§ TASK BRIEF
Extract the listing in its entirety, keeping each line identical to the original.

Begin THE RECORDS

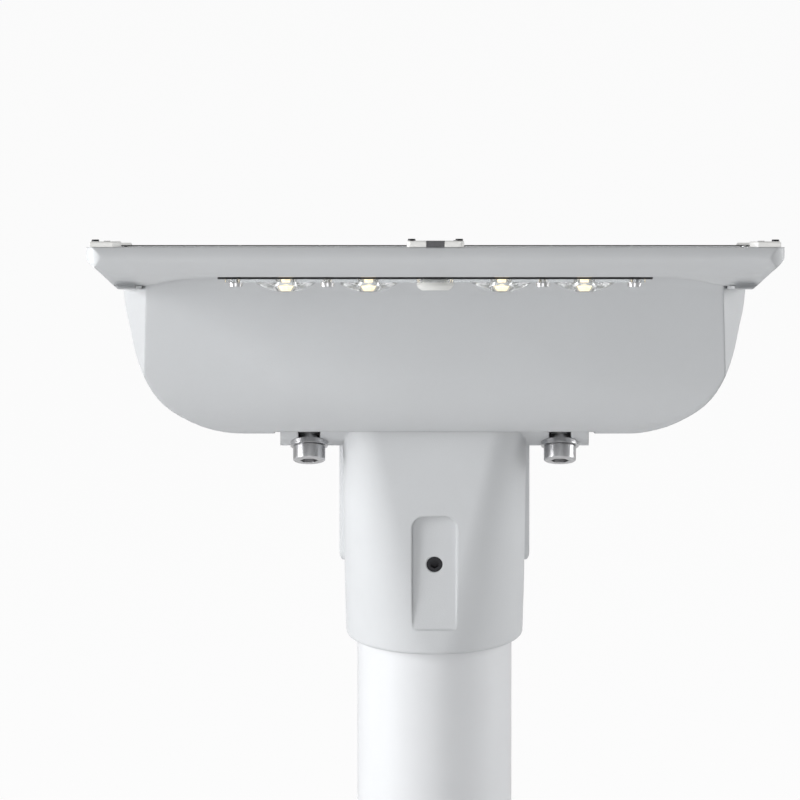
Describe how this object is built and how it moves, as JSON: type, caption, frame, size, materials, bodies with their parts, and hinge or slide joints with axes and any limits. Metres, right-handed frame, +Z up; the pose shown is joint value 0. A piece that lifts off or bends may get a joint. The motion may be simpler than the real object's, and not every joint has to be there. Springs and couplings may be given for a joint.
{
  "type": "solar street lamp",
  "caption": "Solar street lamp head with a panel on top and an LED module underneath, tilting on a slip-fitter over a round pole.",
  "frame": {"origin": "centre of the lower end of the pole stub", "axes": "+Z up the pole, -Y towards the lit front of the lamp, +X to the right seen from the front"},
  "size_m": [0.3346, 0.6776, 0.571],
  "materials": {
    "powder_coat": "satin",
    "pole_paint": "gloss",
    "stainless": "satin",
    "brass": "satin",
    "silicone": "matte",
    "white_sheet": "matte",
    "cell_blue": "gloss",
    "glass": "gloss",
    "black_plastic": "matte",
    "white_plastic": "matte",
    "grey_plastic": "matte",
    "circuit_board": "matte",
    "led_glow": "gloss",
    "clear_lens": "gloss",
    "cell_wrap": "gloss"
  },
  "bodies": {
    "pole": {"pole_tube": "pole_paint"},
    "adapter": {"pole_adapter": "powder_coat", "set_screws": "stainless"},
    "button": {"button_cap": "stainless"},
    "head": {"main_housing": "powder_coat", "clamp_inserts": "brass", "clamp_washers": "stainless", "clamp_screws": "stainless", "panel_seal": "silicone", "panel_backsheet": "white_sheet", "solar_cells": "cell_blue", "cell_ribbons": "stainless", "panel_glass": "glass", "junction_box": "black_plastic", "corner_clips": "white_plastic", "edge_clips": "white_plastic", "edge_clip_keys": "grey_plastic", "clip_screws": "stainless", "led_board": "circuit_board", "led_emitters": "led_glow", "lens_gasket": "silicone", "lens_plate": "clear_lens", "lens_screws": "stainless", "sensor_lens": "white_plastic", "motion_sensor": "black_plastic", "battery_bracket": "stainless", "bracket_screws": "stainless", "battery_cells": "cell_wrap", "battery_holder_left": "black_plastic", "battery_holder_right": "black_plastic", "battery_divider": "black_plastic", "battery_busbars": "stainless", "battery_board": "circuit_board", "controller_case": "black_plastic", "controller_lid": "black_plastic", "controller_board": "circuit_board", "controller_screws": "stainless", "led_cable": "black_plastic", "panel_cable": "black_plastic", "battery_cable": "black_plastic", "button_seal": "silicone", "button_body": "stainless", "button_nut": "stainless", "button_spring": "stainless", "vent_plug": "black_plastic", "vent_nut": "black_plastic"}
  },
  "joints": [
    {"name": "pole_swivel", "type": "hinge", "parent": "pole", "child": "adapter", "pos_m": [0, 0, 0.25], "axis": [0, 0, 1], "continuous": true},
    {"name": "head_tilt", "type": "hinge", "parent": "adapter", "child": "head", "pos_m": [0, 0, 0.4054], "axis": [-1, 0, 0], "range_deg": [0, 15]},
    {"name": "button_press", "type": "slide", "parent": "head", "child": "button", "axis": [0, -0.2917, 0.9565], "range_m": [0, 0.0015]}
  ]
}
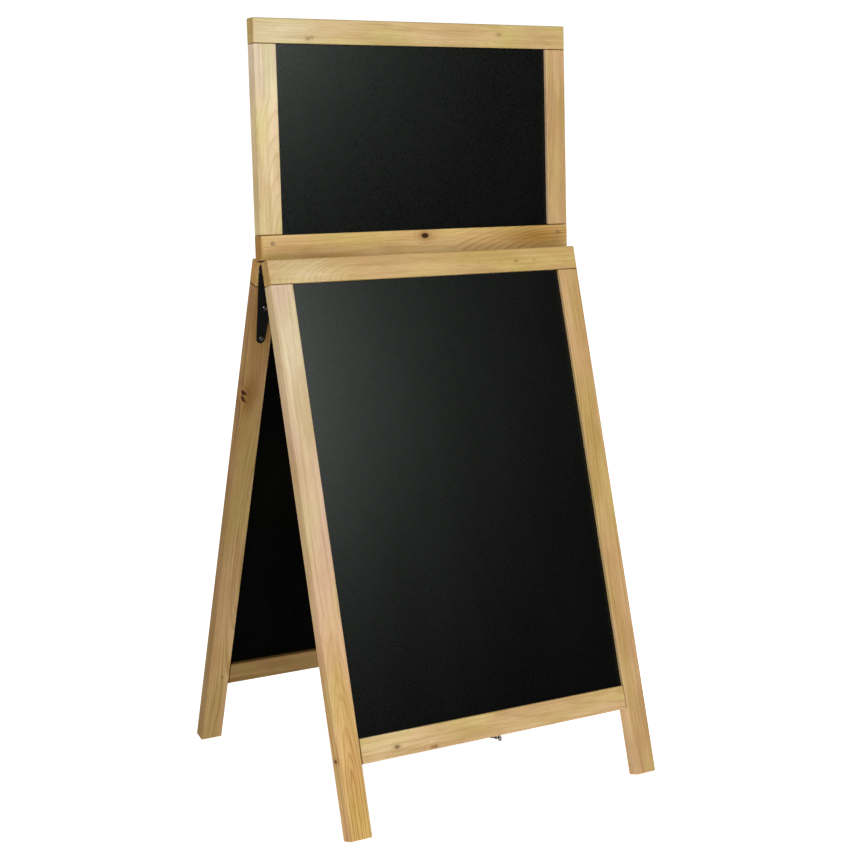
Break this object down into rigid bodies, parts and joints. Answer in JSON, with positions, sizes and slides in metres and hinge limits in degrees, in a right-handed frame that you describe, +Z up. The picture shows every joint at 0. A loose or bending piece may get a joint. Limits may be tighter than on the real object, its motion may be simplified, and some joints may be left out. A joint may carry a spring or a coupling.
{
  "type": "sandwich board",
  "caption": "Folding A-shaped chalk sign: framed black panels hinged along the top, a framed header panel standing above them, and a stay chain between the boards.",
  "frame": {"origin": "on the floor, midway between the front and the rear feet and between the two sides", "axes": "+Z up; +X across the board, to the right as seen from the front; +Y from the front board to the rear board"},
  "size_m": [0.55, 0.532, 1.1637],
  "materials": {
    "front_wood": "clear satin varnish on pale yellow-tan wood",
    "rear_wood": "clear satin varnish on pale yellow-tan wood",
    "header_wood": "clear satin varnish on pale yellow-tan wood",
    "chalk_panel": "matte black chalkboard coating on fibreboard",
    "black_steel": "semi-gloss black enamel",
    "zinc_steel": "bright zinc plating"
  },
  "bodies": {
    "front_board": {"front_bottom_left_pin": "front_wood", "front_bottom_rail": "front_wood", "front_bottom_right_pin": "front_wood", "front_left_stile": "front_wood", "front_panel": "chalk_panel", "front_right_stile": "front_wood", "front_screw_eye": "zinc_steel", "front_top_left_pin": "front_wood", "front_top_rail": "front_wood", "front_top_right_pin": "front_wood", "left_hinge_front_screw_1": "zinc_steel", "left_hinge_front_screw_2": "zinc_steel", "left_hinge_front_screw_3": "zinc_steel", "left_hinge_front_strap": "black_steel", "left_hinge_pin": "black_steel", "right_hinge_front_screw_1": "zinc_steel", "right_hinge_front_screw_2": "zinc_steel", "right_hinge_front_screw_3": "zinc_steel", "right_hinge_front_strap": "black_steel", "right_hinge_pin": "black_steel", "stay_chain": "zinc_steel"},
    "rear_board": {"left_hinge_rear_screw_1": "zinc_steel", "left_hinge_rear_screw_2": "zinc_steel", "left_hinge_rear_screw_3": "zinc_steel", "left_hinge_rear_strap": "black_steel", "rear_bottom_left_pin": "rear_wood", "rear_bottom_rail": "rear_wood", "rear_bottom_right_pin": "rear_wood", "rear_left_stile": "rear_wood", "rear_panel": "chalk_panel", "rear_right_stile": "rear_wood", "rear_screw_eye": "zinc_steel", "rear_top_left_pin": "rear_wood", "rear_top_rail": "rear_wood", "rear_top_right_pin": "rear_wood", "right_hinge_rear_screw_1": "zinc_steel", "right_hinge_rear_screw_2": "zinc_steel", "right_hinge_rear_screw_3": "zinc_steel", "right_hinge_rear_strap": "black_steel"},
    "header": {"header_bottom_left_pin": "header_wood", "header_bottom_rail": "header_wood", "header_bottom_right_pin": "header_wood", "header_left_stile": "header_wood", "header_panel": "chalk_panel", "header_right_stile": "header_wood", "header_top_left_pin": "header_wood", "header_top_rail": "header_wood", "header_top_right_pin": "header_wood", "left_hinge_header_tang": "black_steel", "left_hinge_tang_screw_1": "zinc_steel", "left_hinge_tang_screw_2": "zinc_steel", "right_hinge_header_tang": "black_steel", "right_hinge_tang_screw_1": "zinc_steel", "right_hinge_tang_screw_2": "zinc_steel"}
  },
  "joints": [
    {"name": "fold", "type": "hinge", "parent": "front_board", "child": "rear_board", "pos_m": [0, 0, 0.80012], "axis": [-1, 0, 0], "range_deg": [0, 33.2], "deforming": ["stay_chain"]},
    {"name": "header_tilt", "type": "hinge", "parent": "front_board", "child": "header", "pos_m": [0, 0, 0.80012], "axis": [-1, 0, 0], "range_deg": [0, 13.6]}
  ],
  "couplings": [
    {"joint": "header_tilt", "follows": "fold", "ratio": 0.4096}
  ]
}
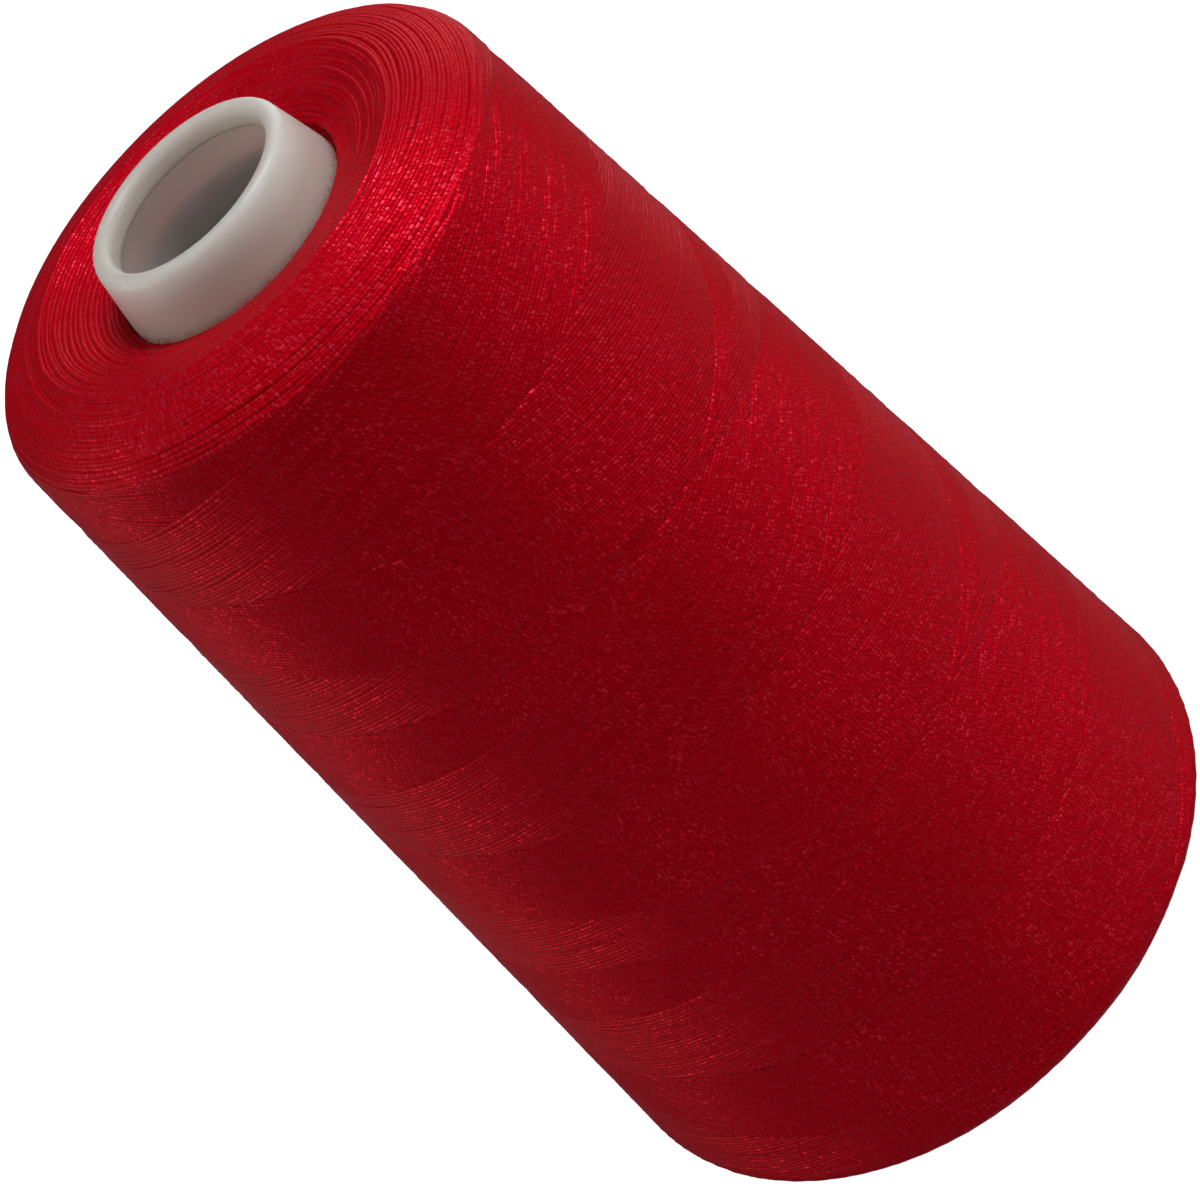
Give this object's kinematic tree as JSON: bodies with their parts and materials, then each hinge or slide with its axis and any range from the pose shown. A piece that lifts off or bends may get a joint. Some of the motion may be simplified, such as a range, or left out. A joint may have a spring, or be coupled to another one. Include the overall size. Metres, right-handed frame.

End THE RECORDS

§ RESPONSE BELOW
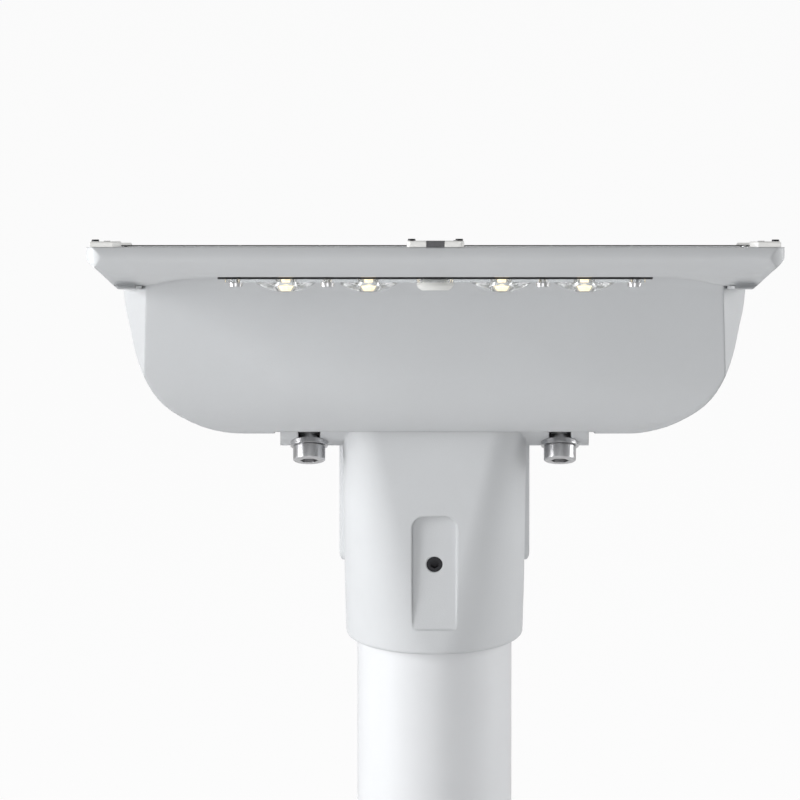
Describe how this object is built and how it moves, as JSON: type, caption, frame, size, materials, bodies with their parts, and hinge or slide joints with axes and any limits. Metres, right-handed frame, +Z up; the pose shown is joint value 0. A piece that lifts off or bends may get a joint. The motion may be simpler than the real object's, and not every joint has to be there. Springs and couplings may be given for a joint.
{
  "type": "solar street lamp",
  "caption": "Solar street lamp head with a panel on top and an LED module underneath, tilting on a slip-fitter over a round pole.",
  "frame": {"origin": "centre of the lower end of the pole stub", "axes": "+Z up the pole, -Y towards the lit front of the lamp, +X to the right seen from the front"},
  "size_m": [0.3346, 0.6776, 0.571],
  "materials": {
    "powder_coat": "satin",
    "pole_paint": "gloss",
    "stainless": "satin",
    "brass": "satin",
    "silicone": "matte",
    "white_sheet": "matte",
    "cell_blue": "gloss",
    "glass": "gloss",
    "black_plastic": "matte",
    "white_plastic": "matte",
    "grey_plastic": "matte",
    "circuit_board": "matte",
    "led_glow": "gloss",
    "clear_lens": "gloss",
    "cell_wrap": "gloss"
  },
  "bodies": {
    "pole": {"pole_tube": "pole_paint"},
    "adapter": {"pole_adapter": "powder_coat", "set_screws": "stainless"},
    "button": {"button_cap": "stainless"},
    "head": {"main_housing": "powder_coat", "clamp_inserts": "brass", "clamp_washers": "stainless", "clamp_screws": "stainless", "panel_seal": "silicone", "panel_backsheet": "white_sheet", "solar_cells": "cell_blue", "cell_ribbons": "stainless", "panel_glass": "glass", "junction_box": "black_plastic", "corner_clips": "white_plastic", "edge_clips": "white_plastic", "edge_clip_keys": "grey_plastic", "clip_screws": "stainless", "led_board": "circuit_board", "led_emitters": "led_glow", "lens_gasket": "silicone", "lens_plate": "clear_lens", "lens_screws": "stainless", "sensor_lens": "white_plastic", "motion_sensor": "black_plastic", "battery_bracket": "stainless", "bracket_screws": "stainless", "battery_cells": "cell_wrap", "battery_holder_left": "black_plastic", "battery_holder_right": "black_plastic", "battery_divider": "black_plastic", "battery_busbars": "stainless", "battery_board": "circuit_board", "controller_case": "black_plastic", "controller_lid": "black_plastic", "controller_board": "circuit_board", "controller_screws": "stainless", "led_cable": "black_plastic", "panel_cable": "black_plastic", "battery_cable": "black_plastic", "button_seal": "silicone", "button_body": "stainless", "button_nut": "stainless", "button_spring": "stainless", "vent_plug": "black_plastic", "vent_nut": "black_plastic"}
  },
  "joints": [
    {"name": "pole_swivel", "type": "hinge", "parent": "pole", "child": "adapter", "pos_m": [0, 0, 0.25], "axis": [0, 0, 1], "continuous": true},
    {"name": "head_tilt", "type": "hinge", "parent": "adapter", "child": "head", "pos_m": [0, 0, 0.4054], "axis": [-1, 0, 0], "range_deg": [0, 15]},
    {"name": "button_press", "type": "slide", "parent": "head", "child": "button", "axis": [0, -0.2917, 0.9565], "range_m": [0, 0.0015]}
  ]
}
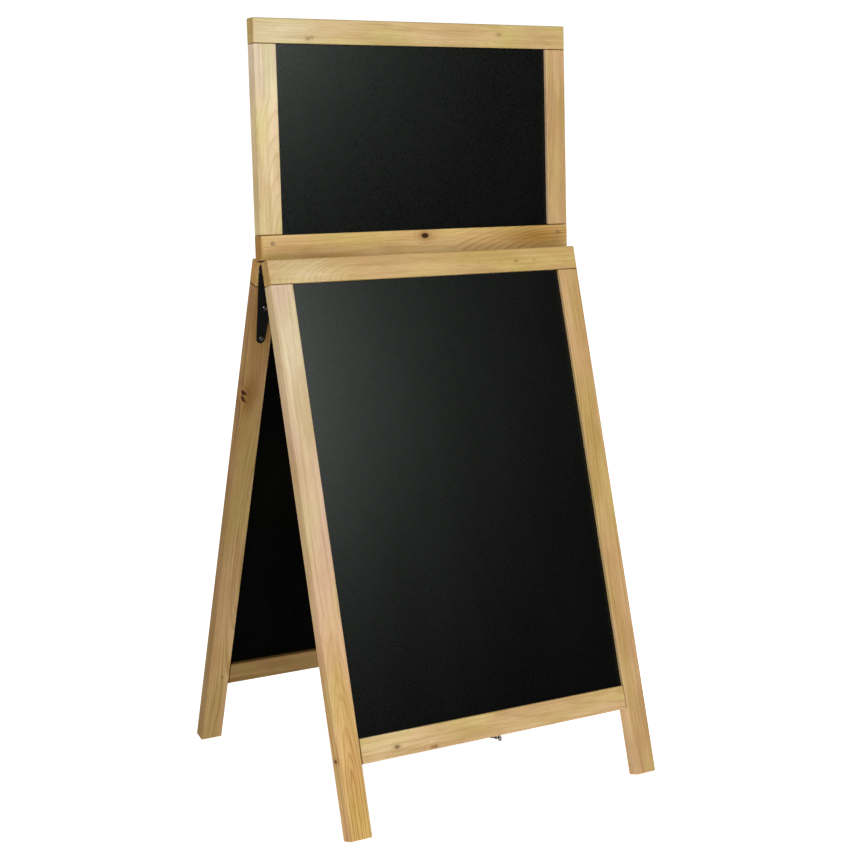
Break this object down into rigid bodies, parts and joints. Answer in JSON, with positions, sizes and slides in metres and hinge limits in degrees, in a right-handed frame that you describe, +Z up. The picture shows every joint at 0. A loose or bending piece may get a joint. Limits may be tighter than on the real object, its motion may be simplified, and some joints may be left out. A joint may carry a spring or a coupling.
{
  "type": "sandwich board",
  "caption": "Folding A-shaped chalk sign: framed black panels hinged along the top, a framed header panel standing above them, and a stay chain between the boards.",
  "frame": {"origin": "on the floor, midway between the front and the rear feet and between the two sides", "axes": "+Z up; +X across the board, to the right as seen from the front; +Y from the front board to the rear board"},
  "size_m": [0.55, 0.532, 1.1637],
  "materials": {
    "front_wood": "clear satin varnish on pale yellow-tan wood",
    "rear_wood": "clear satin varnish on pale yellow-tan wood",
    "header_wood": "clear satin varnish on pale yellow-tan wood",
    "chalk_panel": "matte black chalkboard coating on fibreboard",
    "black_steel": "semi-gloss black enamel",
    "zinc_steel": "bright zinc plating"
  },
  "bodies": {
    "front_board": {"front_bottom_left_pin": "front_wood", "front_bottom_rail": "front_wood", "front_bottom_right_pin": "front_wood", "front_left_stile": "front_wood", "front_panel": "chalk_panel", "front_right_stile": "front_wood", "front_screw_eye": "zinc_steel", "front_top_left_pin": "front_wood", "front_top_rail": "front_wood", "front_top_right_pin": "front_wood", "left_hinge_front_screw_1": "zinc_steel", "left_hinge_front_screw_2": "zinc_steel", "left_hinge_front_screw_3": "zinc_steel", "left_hinge_front_strap": "black_steel", "left_hinge_pin": "black_steel", "right_hinge_front_screw_1": "zinc_steel", "right_hinge_front_screw_2": "zinc_steel", "right_hinge_front_screw_3": "zinc_steel", "right_hinge_front_strap": "black_steel", "right_hinge_pin": "black_steel", "stay_chain": "zinc_steel"},
    "rear_board": {"left_hinge_rear_screw_1": "zinc_steel", "left_hinge_rear_screw_2": "zinc_steel", "left_hinge_rear_screw_3": "zinc_steel", "left_hinge_rear_strap": "black_steel", "rear_bottom_left_pin": "rear_wood", "rear_bottom_rail": "rear_wood", "rear_bottom_right_pin": "rear_wood", "rear_left_stile": "rear_wood", "rear_panel": "chalk_panel", "rear_right_stile": "rear_wood", "rear_screw_eye": "zinc_steel", "rear_top_left_pin": "rear_wood", "rear_top_rail": "rear_wood", "rear_top_right_pin": "rear_wood", "right_hinge_rear_screw_1": "zinc_steel", "right_hinge_rear_screw_2": "zinc_steel", "right_hinge_rear_screw_3": "zinc_steel", "right_hinge_rear_strap": "black_steel"},
    "header": {"header_bottom_left_pin": "header_wood", "header_bottom_rail": "header_wood", "header_bottom_right_pin": "header_wood", "header_left_stile": "header_wood", "header_panel": "chalk_panel", "header_right_stile": "header_wood", "header_top_left_pin": "header_wood", "header_top_rail": "header_wood", "header_top_right_pin": "header_wood", "left_hinge_header_tang": "black_steel", "left_hinge_tang_screw_1": "zinc_steel", "left_hinge_tang_screw_2": "zinc_steel", "right_hinge_header_tang": "black_steel", "right_hinge_tang_screw_1": "zinc_steel", "right_hinge_tang_screw_2": "zinc_steel"}
  },
  "joints": [
    {"name": "fold", "type": "hinge", "parent": "front_board", "child": "rear_board", "pos_m": [0, 0, 0.80012], "axis": [-1, 0, 0], "range_deg": [0, 33.2], "deforming": ["stay_chain"]},
    {"name": "header_tilt", "type": "hinge", "parent": "front_board", "child": "header", "pos_m": [0, 0, 0.80012], "axis": [-1, 0, 0], "range_deg": [0, 13.6]}
  ],
  "couplings": [
    {"joint": "header_tilt", "follows": "fold", "ratio": 0.4096}
  ]
}
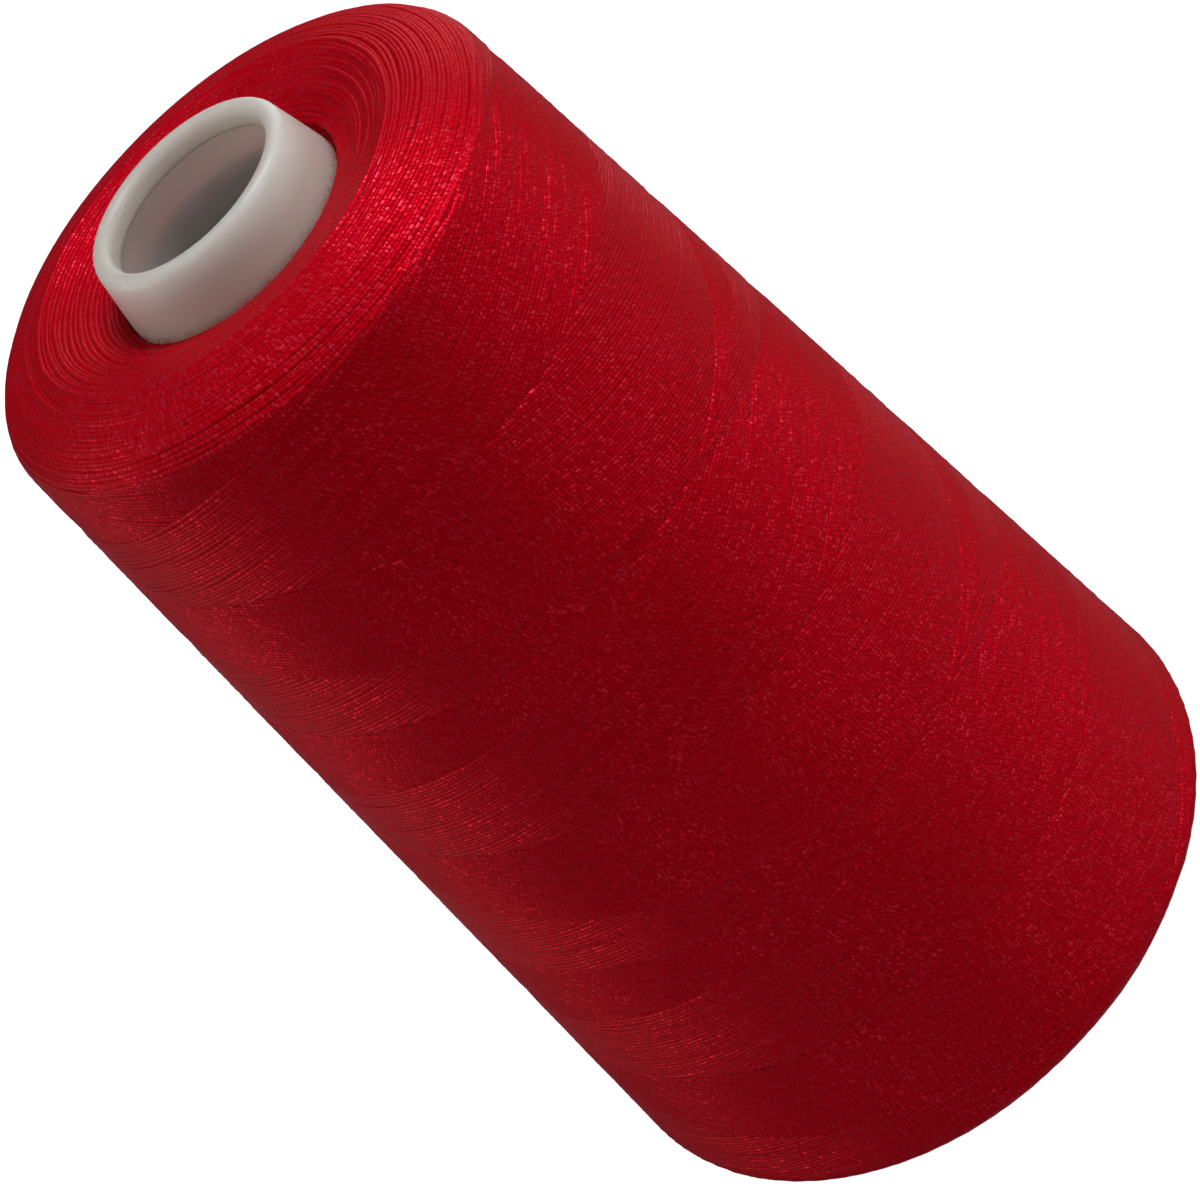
Give this object's kinematic tree as JSON: bodies with their parts and materials, then each hinge or slide with its axis and any range from the pose shown. A piece that lifts off or bends may get a joint. Some of the motion may be simplified, such as a range, or left out. A joint may have a spring, or be coupled to another one. Include the overall size. Metres, right-handed frame.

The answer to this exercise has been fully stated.